Energy imbalances of plus 87 GWh (GBP23 million cost) were also exceptionally high, compared to June 2021's minus 18 GWh (GBP7 million).

But the biggest driver of inflation in the balancing market remained the cost of paying generators to constrain output, due to regional bottlenecks in the transmission grid, which jumped to GBP181 million in June, up 98% from May 2022 and 376% from June 2021.

"We're at the point now in a developed economy where people really can't pay their energy bills. It is becoming unthinkable to be wasting GBP2 billion a year on balancing costs. This is a tipping point because of public awareness of energy prices," Electron CEO JoJo Hubbard told S&P Global Commodity Insights in July.

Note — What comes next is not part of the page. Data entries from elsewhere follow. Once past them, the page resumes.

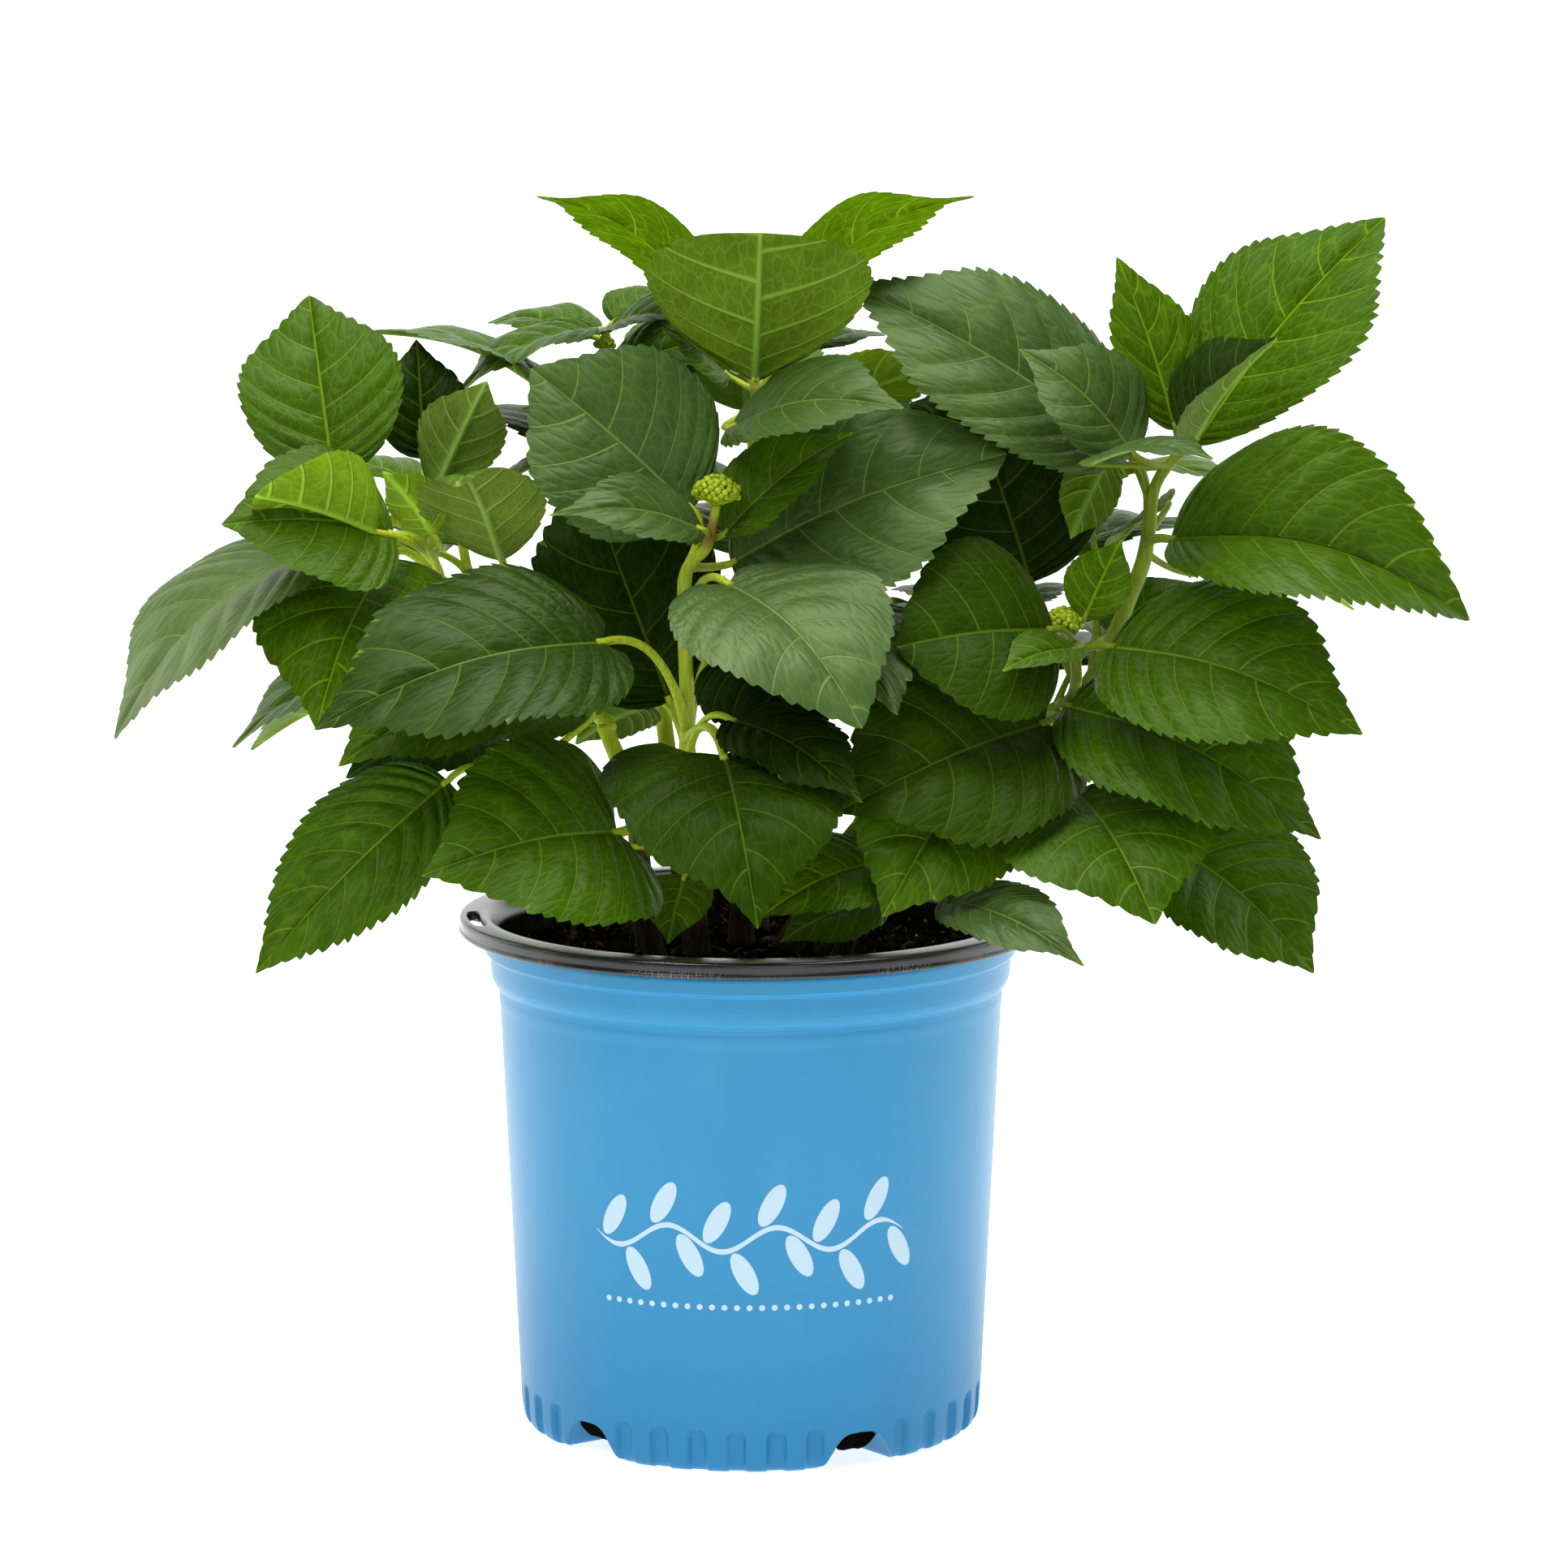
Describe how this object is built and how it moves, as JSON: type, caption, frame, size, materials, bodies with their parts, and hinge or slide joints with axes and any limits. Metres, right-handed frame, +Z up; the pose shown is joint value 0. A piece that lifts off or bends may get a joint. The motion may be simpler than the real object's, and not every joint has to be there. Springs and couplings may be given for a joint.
{
  "type": "potted hydrangea shrub",
  "caption": "Leafy hydrangea shrub with broad toothed leaves and closed flower buds, growing in a round tapered plastic nursery pot with a rolled rim.",
  "frame": {"origin": "middle of the pot's flat underside, on the surface that the pot stands on", "axes": "+Z up, -Y towards the side the plant is seen from, +X to the right of that view"},
  "size_m": [0.5439, 0.3858, 0.5045],
  "materials": {
    "pot_blue": "smooth moulded blue plastic with a soft sheen",
    "rim_black": "black moulded plastic, slightly glossy on the roll",
    "soil_dark": "damp dark potting mix of bark and peat",
    "stem_green": "young green canes, brown at the foot",
    "leaf_green": "satin green leaves with paler veins and undersides"
  },
  "bodies": {
    "root": {"cane_back_left": "stem_green", "cane_front": "stem_green", "cane_left": "stem_green", "cane_low_left": "stem_green", "cane_low_right": "stem_green", "cane_rear_left": "stem_green", "cane_rear_middle": "stem_green", "cane_rear_right": "stem_green", "cane_right": "stem_green", "cane_side": "stem_green", "cane_top": "stem_green", "pot": "pot_blue", "pot_rim": "rim_black", "shoot_back_left": "leaf_green", "shoot_front": "leaf_green", "shoot_left": "leaf_green", "shoot_low_left": "leaf_green", "shoot_low_right": "leaf_green", "shoot_rear_left": "leaf_green", "shoot_rear_middle": "leaf_green", "shoot_rear_right": "leaf_green", "shoot_right": "leaf_green", "shoot_side": "leaf_green", "shoot_top": "leaf_green", "soil": "soil_dark"}
  },
  "joints": []
}
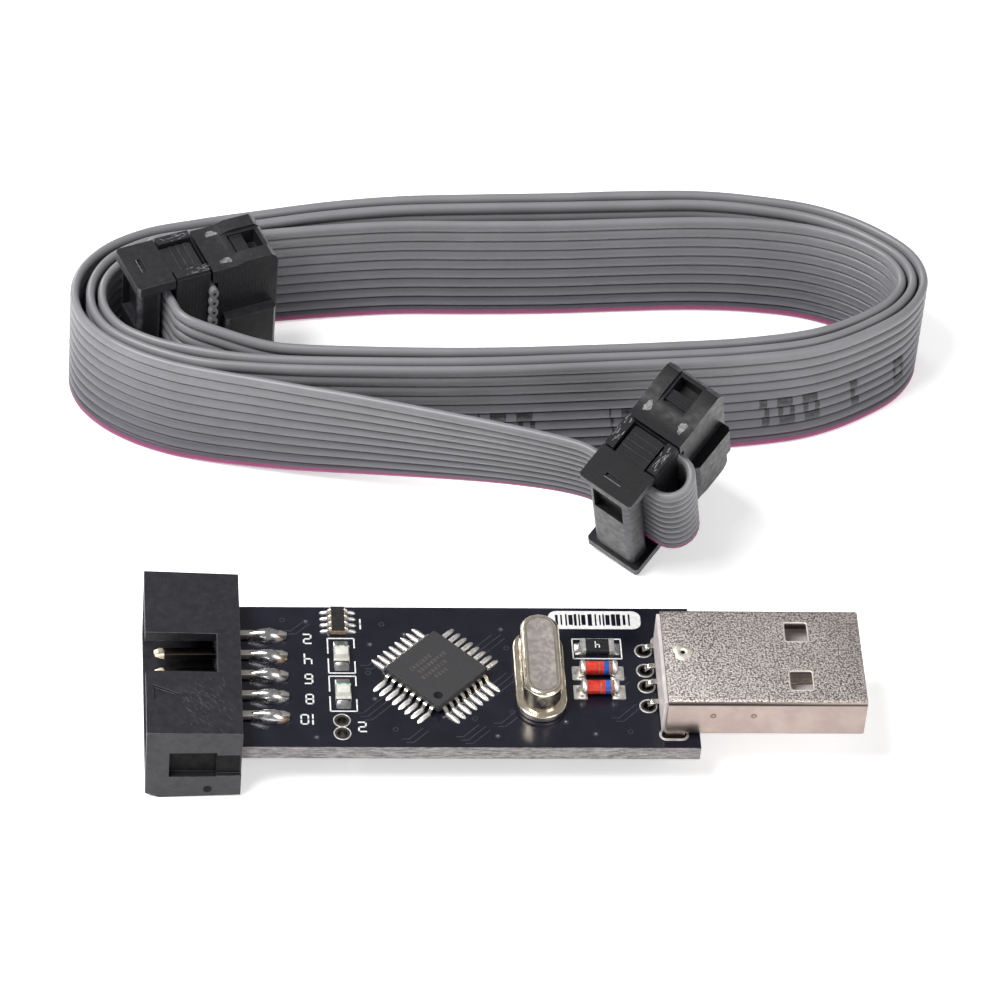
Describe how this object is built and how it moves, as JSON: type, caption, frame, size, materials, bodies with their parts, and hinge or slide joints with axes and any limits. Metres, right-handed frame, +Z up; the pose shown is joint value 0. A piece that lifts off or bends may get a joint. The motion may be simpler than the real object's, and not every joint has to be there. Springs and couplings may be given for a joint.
{
  "type": "usb microcontroller programmer",
  "caption": "Bare circuit board programmer with a USB plug at one end, a box header at the other, and a loose coiled ribbon cable with a socket on each end.",
  "frame": {"origin": "under the middle of the board with its header and plug, on the surface that it lies on", "axes": "+X along the board towards the tip of the USB plug, +Y across the board towards the coiled cable, +Z up from the board's component side"},
  "size_m": [0.0846, 0.0698, 0.0221],
  "materials": {
    "solder_mask": "glossy black solder mask over glass fibre laminate, with a grey-brown sawn edge",
    "black_plastic": "moulded charcoal polyester, lightly scuffed",
    "contact_gold": "thin gold flash over nickel",
    "nickel_shell": "nickel plated steel with a fine grain",
    "crystal_case": "drawn, warm nickel plate",
    "white_plastic": "moulded",
    "chip_epoxy": "fine matt epoxy with tinned leads",
    "chip_resistor": "black glaze on white ceramic with tinned ends",
    "chip_capacitor": "tan ceramic with tinned ends",
    "lamp": "clear lens on white, with a green mark",
    "diode_glass": "orange-red glass with one blue band and tinned caps",
    "ribbon_pvc": "satin grey, with one magenta edge conductor",
    "solder": "bright, with a brown tint of flux at the feet",
    "silkscreen": "thin white print"
  },
  "bodies": {
    "board": {"pcb": "solder_mask", "header_shroud": "black_plastic", "header_pin_top_1": "contact_gold", "header_pin_top_2": "contact_gold", "header_pin_top_3": "contact_gold", "header_pin_top_4": "contact_gold", "header_pin_top_5": "contact_gold", "header_pin_bottom_1": "contact_gold", "header_pin_bottom_2": "contact_gold", "header_pin_bottom_3": "contact_gold", "header_pin_bottom_4": "contact_gold", "header_pin_bottom_5": "contact_gold", "usb_shell": "nickel_shell", "usb_tongue": "white_plastic", "usb_contact_1": "contact_gold", "usb_contact_2": "contact_gold", "usb_contact_3": "contact_gold", "usb_contact_4": "contact_gold", "microcontroller": "chip_epoxy", "crystal_can": "crystal_case", "crystal_base": "crystal_case", "resistor_array": "chip_resistor", "led_near_array": "lamp", "led_near_jumper": "lamp", "marker_resistor": "chip_resistor", "diode_rear": "diode_glass", "diode_front": "diode_glass", "series_resistor_1": "chip_resistor", "series_resistor_2": "chip_resistor", "pullup_resistor": "chip_resistor", "load_capacitor_1": "chip_capacitor", "load_capacitor_2": "chip_capacitor", "decoupling_capacitor_1": "chip_capacitor", "decoupling_capacitor_2": "chip_capacitor", "lamp_resistor_1": "chip_resistor", "lamp_resistor_2": "chip_resistor", "reset_resistor": "chip_resistor"},
    "cable": {"socket_a_body": "black_plastic", "socket_a_cover": "black_plastic", "socket_b_body": "black_plastic", "socket_b_cover": "black_plastic", "ribbon_tail_a": "ribbon_pvc", "ribbon_coil": "ribbon_pvc", "ribbon_lead_b": "ribbon_pvc", "ribbon_tail_b": "ribbon_pvc"},
    "relief_a": {"socket_a_strain_relief": "black_plastic"},
    "relief_b": {"socket_b_strain_relief": "black_plastic"}
  },
  "joints": [
    {"name": "cable_lift", "type": "slide", "parent": "board", "child": "cable", "axis": [0, 0, 1], "range_m": [0, 0.06]},
    {"name": "relief_a_slide", "type": "slide", "parent": "cable", "child": "relief_a", "axis": [-0.9317, -0.3633, 0], "range_m": [0, 0.0006]},
    {"name": "relief_b_slide", "type": "slide", "parent": "cable", "child": "relief_b", "axis": [-0.6247, -0.6938, -0.3584], "range_m": [0, 0.0033]}
  ]
}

Hubbard was referring to an option in the UK's current review of electricity market arrangements (REMA) to move to locational or nodal pricing.

National Grid ESO said that if left unchanged, the current market design will impose excessive costs on consumers.

"The existing wholesale market design is contributing to a dramatic rise in constraint costs and inefficiencies in balancing the network, while undermining the capability to deliver demand-side flexibility," it said.

A nodal, location-based, wholesale market as the ESO's preferred operational redesign to unlock low-cost, low-carbon electricity "when and where it is abundant," it said in May.

Meanwhile, distribution companies were looking at local solutions to the national constraints problem.

Network operator Electricity North West is rolling out its BiTraDER project for a bilateral market allowing flexibility providers to trade directly with local generators. The four-year project, backed by innovation funding from regulator Ofgem, with trial the market live on its network.

Platts assessed the price of Winter 2022-23 UK power at GBP542.35/MWh Aug. 1, a new record for the winter season and up 141% since the start of May.